■ Bonn apart: Tarnen und Täuschen
Buchvorstellungen sind im Grundgesetz nicht ausdrücklich erwähnt, haben sich aber in Bonn als Foren politischer Kommunikation längst etabliert. Kein Wunder, daß das „Haus der Geschichte der Bundesrepublik Deutschland“ gestern bei der Vorstellung einer neuen Biographie über Wolfgang Schäuble einen Riesenauftrieb erlebte. Politprominenz drängelte sich, allein die Zentralfigur war abwesend.
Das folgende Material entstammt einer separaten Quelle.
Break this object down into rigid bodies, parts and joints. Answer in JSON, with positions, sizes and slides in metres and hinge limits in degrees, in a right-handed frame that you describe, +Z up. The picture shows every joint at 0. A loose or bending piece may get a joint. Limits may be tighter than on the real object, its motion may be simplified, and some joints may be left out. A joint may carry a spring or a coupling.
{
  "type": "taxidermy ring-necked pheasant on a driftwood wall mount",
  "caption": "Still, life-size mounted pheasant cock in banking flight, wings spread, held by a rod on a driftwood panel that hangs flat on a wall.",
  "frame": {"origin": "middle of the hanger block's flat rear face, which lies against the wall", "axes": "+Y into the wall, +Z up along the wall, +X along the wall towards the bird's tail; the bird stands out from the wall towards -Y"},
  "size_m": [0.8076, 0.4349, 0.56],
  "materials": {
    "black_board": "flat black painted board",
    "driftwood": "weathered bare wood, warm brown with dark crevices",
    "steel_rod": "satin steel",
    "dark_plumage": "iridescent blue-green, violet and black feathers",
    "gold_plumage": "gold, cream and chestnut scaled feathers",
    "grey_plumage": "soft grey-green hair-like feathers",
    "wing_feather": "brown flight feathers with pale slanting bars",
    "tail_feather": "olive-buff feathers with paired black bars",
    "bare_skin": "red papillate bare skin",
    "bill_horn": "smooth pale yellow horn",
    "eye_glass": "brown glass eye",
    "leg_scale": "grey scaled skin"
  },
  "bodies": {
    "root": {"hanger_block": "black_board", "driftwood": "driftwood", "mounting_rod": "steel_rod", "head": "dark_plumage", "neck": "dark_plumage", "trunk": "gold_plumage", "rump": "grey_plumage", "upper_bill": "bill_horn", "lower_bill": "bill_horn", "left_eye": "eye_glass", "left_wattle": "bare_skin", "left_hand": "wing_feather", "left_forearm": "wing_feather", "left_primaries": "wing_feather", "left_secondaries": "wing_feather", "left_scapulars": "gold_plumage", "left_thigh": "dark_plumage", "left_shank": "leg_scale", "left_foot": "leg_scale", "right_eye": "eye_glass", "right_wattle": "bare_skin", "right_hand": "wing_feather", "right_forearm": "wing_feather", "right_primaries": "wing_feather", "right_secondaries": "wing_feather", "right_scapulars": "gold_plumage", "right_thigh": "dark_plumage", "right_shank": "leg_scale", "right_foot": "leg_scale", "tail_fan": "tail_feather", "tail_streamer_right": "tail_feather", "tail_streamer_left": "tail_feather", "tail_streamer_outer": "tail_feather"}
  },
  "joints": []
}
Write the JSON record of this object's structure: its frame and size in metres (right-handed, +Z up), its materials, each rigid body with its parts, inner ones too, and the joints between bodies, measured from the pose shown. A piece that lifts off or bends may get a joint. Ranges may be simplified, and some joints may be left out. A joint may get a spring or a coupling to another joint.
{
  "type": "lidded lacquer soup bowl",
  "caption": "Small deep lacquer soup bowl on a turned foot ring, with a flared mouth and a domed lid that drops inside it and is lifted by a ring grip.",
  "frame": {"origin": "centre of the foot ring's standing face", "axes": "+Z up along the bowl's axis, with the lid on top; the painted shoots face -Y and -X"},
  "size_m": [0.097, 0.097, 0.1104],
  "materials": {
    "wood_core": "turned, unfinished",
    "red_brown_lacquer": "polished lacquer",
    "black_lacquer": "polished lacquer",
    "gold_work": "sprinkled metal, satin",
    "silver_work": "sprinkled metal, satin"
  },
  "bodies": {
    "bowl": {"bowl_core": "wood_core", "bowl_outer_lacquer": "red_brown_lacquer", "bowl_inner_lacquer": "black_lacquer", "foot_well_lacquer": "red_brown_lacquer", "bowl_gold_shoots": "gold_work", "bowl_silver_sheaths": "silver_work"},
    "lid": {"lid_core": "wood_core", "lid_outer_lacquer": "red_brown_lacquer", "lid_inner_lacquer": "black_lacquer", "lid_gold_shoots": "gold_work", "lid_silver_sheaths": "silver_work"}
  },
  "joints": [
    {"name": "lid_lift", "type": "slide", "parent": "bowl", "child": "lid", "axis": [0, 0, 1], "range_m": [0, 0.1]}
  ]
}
Zwar durfte sich der Porträtierte sicher sein, daß ihm der Autor seiner Biographie politisch sehr nahesteht, handelt es sich doch um den Bonner Focus-Büroleiter Ulrich Reitz. Aber das rund 400 Seiten dicke Werk ist vom Fraktionsvorsitzenden der Union nicht autorisiert worden. Schäuble würde nämlich gern alles selbst steuern, was über ihn geschrieben wird, urteilte Reitz. Den Gestaltungswillen erklärte er mit den Verfahren, die der Politiker zur Sicherung seiner Macht anwende: „Tarnen, Täuschen, Spurenverwischen“.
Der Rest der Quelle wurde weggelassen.